Friedman writes, and most Americans will be eager to believe, that the diminished interventionism of the now “frugal superpower” will be bad for the world because:
“[T]he most unique and important feature of U.S. foreign policy over the last century has been the degree to which America’s diplomats and naval, air, and ground forces provided global public goods — from open seas to open trade and from containment to counterterrorism — that benefited many others besides us.
“U.S. power has been the key force maintaining global stability, and providing global governance, for the last 70 years. That role will not disappear, but it will certainly shrink.”
Then Friedman, whose muse is Michael Mandelbaum of Johns Hopkins University, quotes Mandelbaum as opining:
“When Britain could no longer provide global governance, the United States stepped in to replace it. No country now stands ready to replace the United States, so the loss to international peace and prosperity has the potential to be greater as America pulls back than when Britain did.”
But have the British Empire and the American Empire been all that good for the world? The world somehow got by before they came along.
The American public and many of its foreign policy experts praise the British Empire for ensuring stability, when they probably should examine its violent and often brutal colonial subjugation of what it regarded as inferior races for economic gain.
Adolf Hitler admired the British Empire, but thought it too brutal.
As for the American Empire, it is littered with foreign policy interventions that caused more international problems than they solved.
American entry into World War I led to a string of disasters that the world has never fully recovered from. Without the decisive U.S. entry into the first European war in its history in contravention of the Monroe Doctrine, a win by Germany, then merely a constitutional monarchy with a bombastic king, in a 10-round decision would have led only to the incremental adjustment of European borders to German advantage.
Instead, U.S. entry to tip the balance of the war inadvertently brought about an allied victory that rubbed Germany’s nose in the dirt — demanding a war guilt clause for a conflict in which blame should have been shared across Europe, requiring harsh reparations on an economically drained nation, and deposing Kaiser Wilhelm II.
The latter demand paved the way for the rise of Adolf Hitler, who exploited the war guilt clause, reparations, and the economic depression to rise to power and attempt to conquer Europe. World War II was merely a resumption of World War I two decades later.
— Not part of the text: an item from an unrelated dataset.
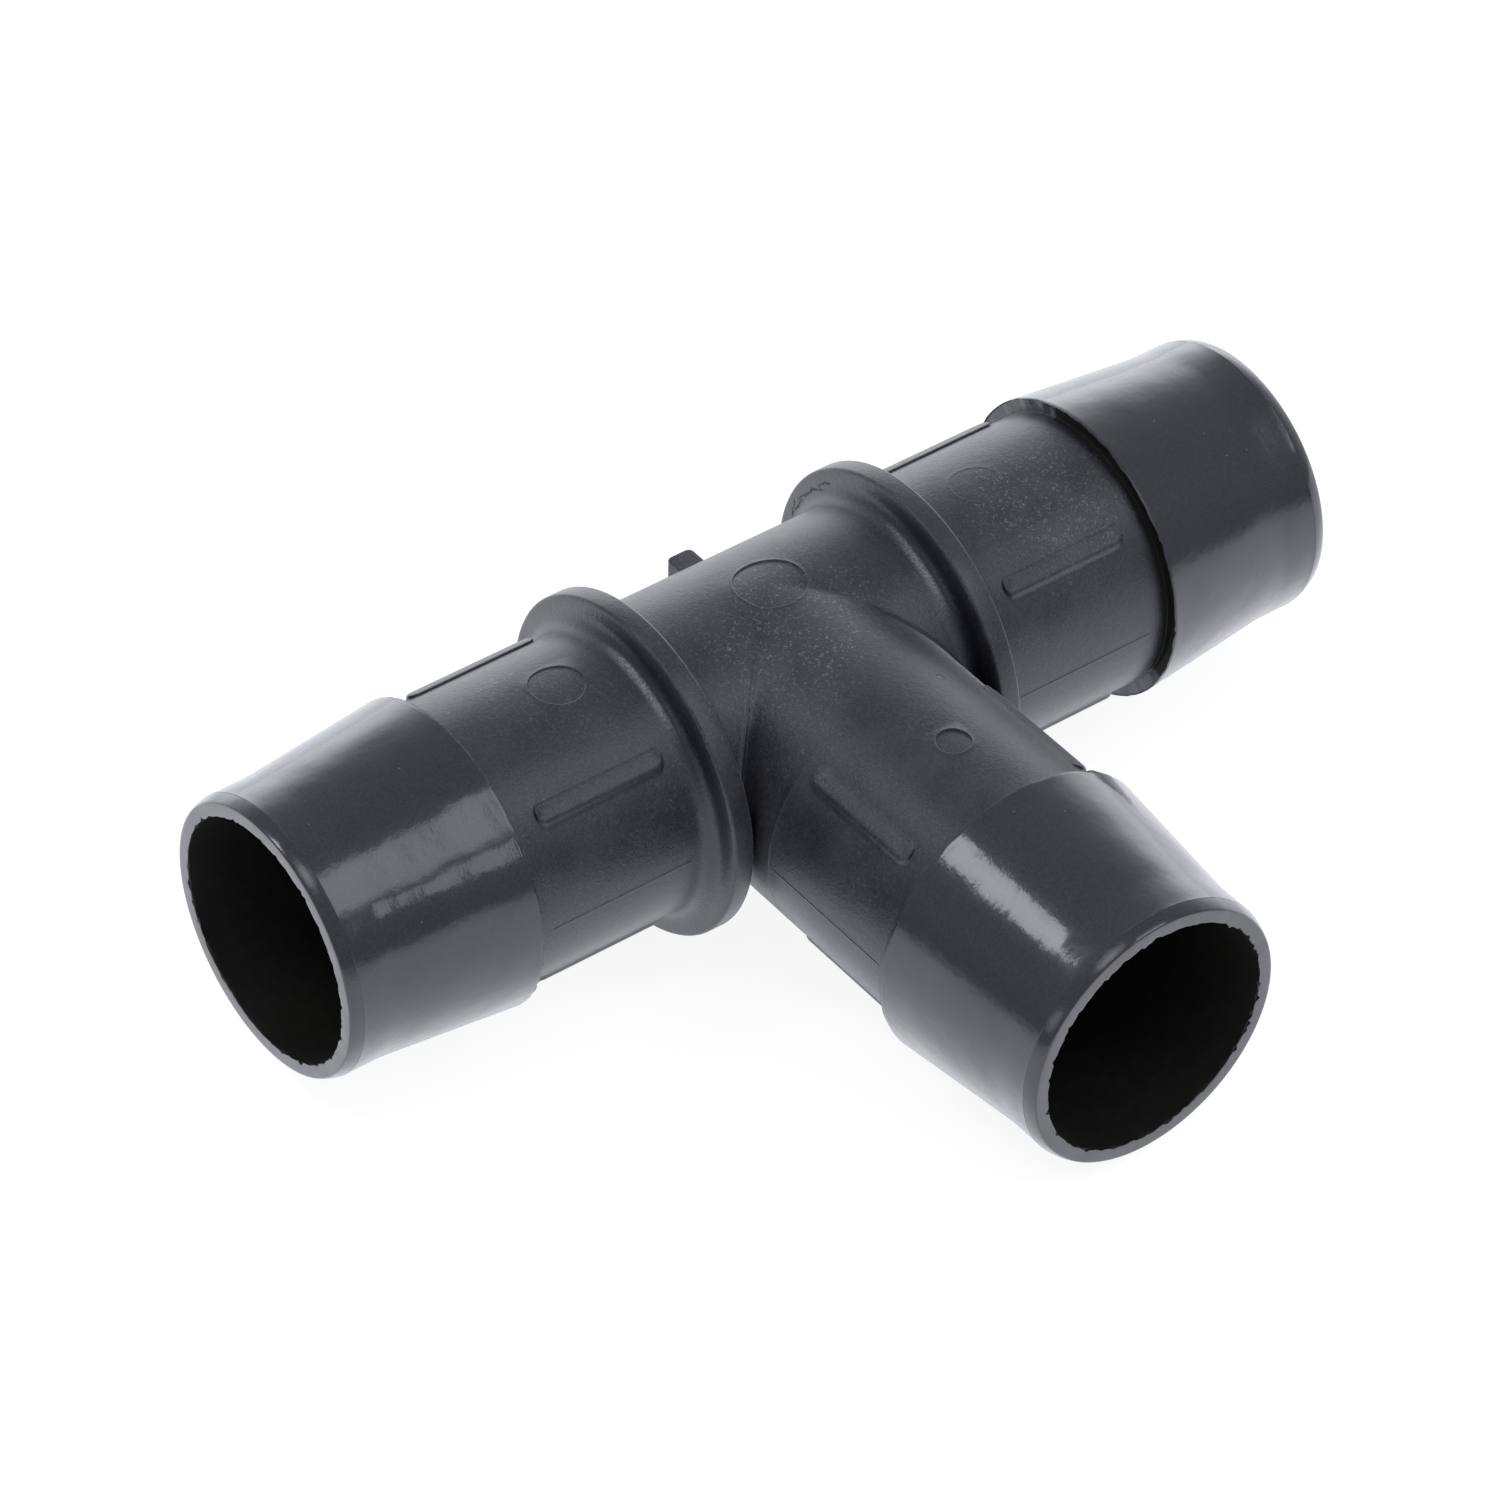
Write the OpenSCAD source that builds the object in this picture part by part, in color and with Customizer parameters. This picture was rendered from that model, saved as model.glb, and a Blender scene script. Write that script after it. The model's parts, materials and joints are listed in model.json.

The likely U.S. entry into World War I also kept the Russian provisional government (succeeding the fallen czar) involved in the conflict — increasing the probability of winning and providing much needed aid to do so.
Had the Russian government sued for peace earlier, Vladimir Lenin could not have used the unpopular war to bring a communist government to power. The post-World War II Cold War was borne out of the ashes of World War I.
During that Cold War, the U.S. created the national security state, the first large peacetime army in American history, and a far-flung empire of military bases, unneeded alliances (especially after the advent of nuclear weapons to protect the homeland), foreign military interventions, and large amounts of foreign aid.
Instead of spending much money and many lives (in brushfire wars in the developing world) to conduct an expansive worldwide Cold War against communism, a cheaper approach to accelerate the Soviet Empire’s collapse — as many empires have fallen over the course of history, by financial exhaustion — would have been smarter.
With a less interventionist and less costly U.S. foreign policy, Soviet finances would have been depleted even faster than they were by the costs of providing aid and governance to basket cases they took over in the developing world.
During the Cold War, the U.S. also encouraged the spread of radical Islam around the world to counter godless communism, including providing aid to the anti-Soviet mujahedeen to “give the USSR another Vietnam.” As an unintended consequence of supporting such Islamic militancy, the U.S. created the biggest threat to its homeland since the War of 1812 — al-Qaeda.
Indirectly, the U.S. also helped encourage another strand of radical Islam in Iran. In 1953, it helped overthrow the democratically elected Mossadegh government in Iran, which led to the restoration of the autocratic shah. Radical Islam has gained support in many Muslim countries because the only dissent that is permitted against authoritarian governments is in the mosques.
The United States has supported such autocrats, for example, the shah’s Iran and Egypt’s Mubarak today. The shah’s oppression led to the radical Khomeini revolution and to Iran being a problem to its neighbors.
The United States then helped Saddam Hussein’s invasion of Iran as a counterweight and eventually built up another future enemy. And these are only a few of the many examples of ill-fated U.S. meddling in faraway, non-strategic countries and regions of the world.
Of course, as Friedman alludes, the United States created the system of open trade, yet trade happens naturally and U.S. efforts merely institutionalized it. An era of free trade had preceded restricted markets during World War I and the Great Depression.
But to accurately portray U.S. interventionist empire-building, especially after World War II, is not to “always blame America first.” In fact, disagreeing with the government’s foreign policy is different from hating American’s society and way of life.
The founders of the United States, who are regularly idolized by most Americans, would roll over in their graves at the mutation of their traditional, peaceful, and restrained foreign policy into a militaristic, globe-girdling empire that is exhausting the country economically and ruining the republic that they created.
Ivan Eland is Director of the Center on Peace & Liberty at The Independent Institute. Dr. Eland has spent 15 years working for Congress on national security issues, including stints as an investigator for the House Foreign Affairs Committee and Principal Defense Analyst at the Congressional Budget Office. His books include The Empire Has No Clothes: U.S. Foreign Policy Exposed, and Putting “Defense” Back into U.S. Defense Policy.